What was the Stanford Prison Experiment and what does
it mean for the Prison Design Boycott?
In the infamous 1971 Stanford Prison
Experiment, college students volunteering for a psychology experiment were
divided into guards and prisoners and
put in a prison-lie environment. The resulting brutality of the guards,
and borne by
the prisoners, was tolerated by the experimental staff until an outside
visitor brought the crisis to their attention, at which point the experiment
was terminated
a week early. ADPSR agrees with the conclusions of the experiment leader,
Philip Zimbardo, PhD.:
Prisons are places
that demean humanity, destroy the nobility of human nature, and bring
out the worst in social relations
among people. They
are as bad
for the guards as the prisoners in terms of their destructive impact
on self-esteem,
sense of justice, and human compassion.
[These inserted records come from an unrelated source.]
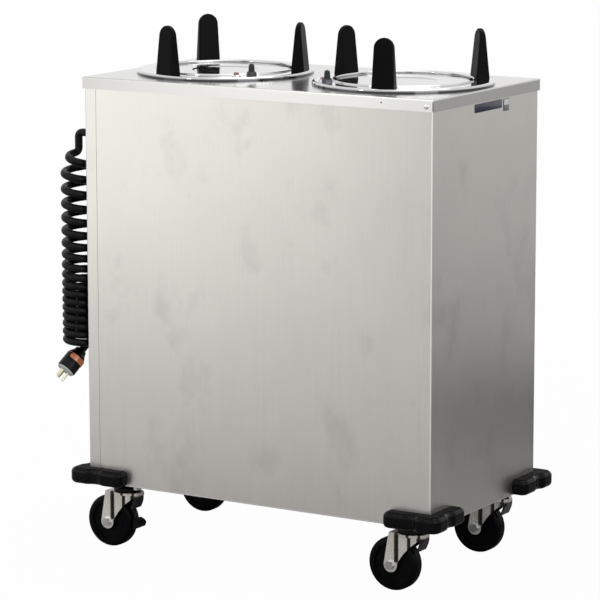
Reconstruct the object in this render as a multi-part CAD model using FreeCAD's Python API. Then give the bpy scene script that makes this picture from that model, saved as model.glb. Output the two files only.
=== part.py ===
# Heated plate dispenser cart: a stainless cabinet on four swivel casters, with two
# self-levelling plate wells hung from its top, corner bumpers and a coiled mains cord.
# Millimetres. +X is the cart's right, -Y its front, +Z up; the origin is on the floor,
# midway between the bumpers.
import FreeCAD
import Part
import math
import os

V = FreeCAD.Vector

# ---- cabinet ----
CABINET_WIDTH = 752.0
CABINET_DEPTH = 406.0
CABINET_HEIGHT = 784.0          # bottom edge of the panels to the top surface
PANEL_SHEET = 1.2
PANEL_BEND = 3.0                # outside radius of the upright bends
HEM_HEIGHT = 12.0               # edge folded flat inside the bottom of the panels
TOP_RETURN = 14.0               # flange turned in under the deck
SEAM_INSET = 25.4               # from the corner to the upright seam
SEAM_GAP = 0.8
STRIP_WIDTH = 40.0              # backing strip behind the seam
STRIP_GAP = 2.0                 # from its ends to the pan and the top flange
DECK_SHEET = 1.5
DECK_OVERHANG = 3.0
DECK_FLANGE = 22.0
DECK_BEND = 2.5
CORNER_SLOT = 1.8               # open mitre between the deck's flanges
RIVET_RADIUS = 5.3
RIVET_RISE = 2.6
RIVET_SHANK = 2.4
RIVET_FROM_SIDE = 14.0
RIVET_BELOW_TOP = 12.1

# ---- bottom of the cabinet ----
CASTER_HEIGHT = 131.8           # floor to the face that the casters bolt to
PAN_SHEET = 2.5
PAN_FLANGE = 30.0
PAN_BEND = 4.0
PAN_CLEARANCE = 0.3
VENT_LENGTH = 90.0
VENT_WIDTH = 6.0
VENT_PITCH = 18.0
VENT_COUNT = 7
CHANNEL_SHEET = 3.0
CHANNEL_HEIGHT = 25.0
CHANNEL_CROWN = 52.0
CHANNEL_BRIM = 22.0

# ---- casters ----
CASTER_INSET_X = 60.1           # kingpin from the cabinet's side
CASTER_INSET_Y = 40.7           # kingpin from the cabinet's front or back
CASTER_TRAIL = 35.0
WHEEL_RADIUS = 50.8
WHEEL_WIDTH = 30.0
SHOULDER = 9.0                  # rounding of the tread's edges
HUB_RADIUS = 14.0
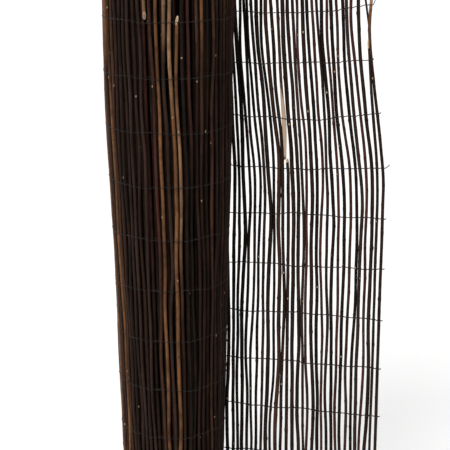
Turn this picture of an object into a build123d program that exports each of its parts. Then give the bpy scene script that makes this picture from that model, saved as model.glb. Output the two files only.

Prisons are failed social-political
experiments that continue to be places of evil and even to multiply, like
the bad deeds of
the sorcerer's apprentice, because the public is indifferent to what takes
place in secret there and because politicians use them and fill them up
as much as
they can to demonstrate only that they are "tougher on crime" than their
political opponents. The costs of extensive prison construction and of
hiring many guards to oversee the many prisoners starting to fill these
new prisons is already diminishing
the limited state and county funds available for health, education, and
welfare. A "mean-spirited" value system pervades many correctional operations,
reducing programs for job training, rehabilitation, and physical exercise,
and even
limiting any individuality in appearance. Projections are dire at best
for the future
of corrections in the United States.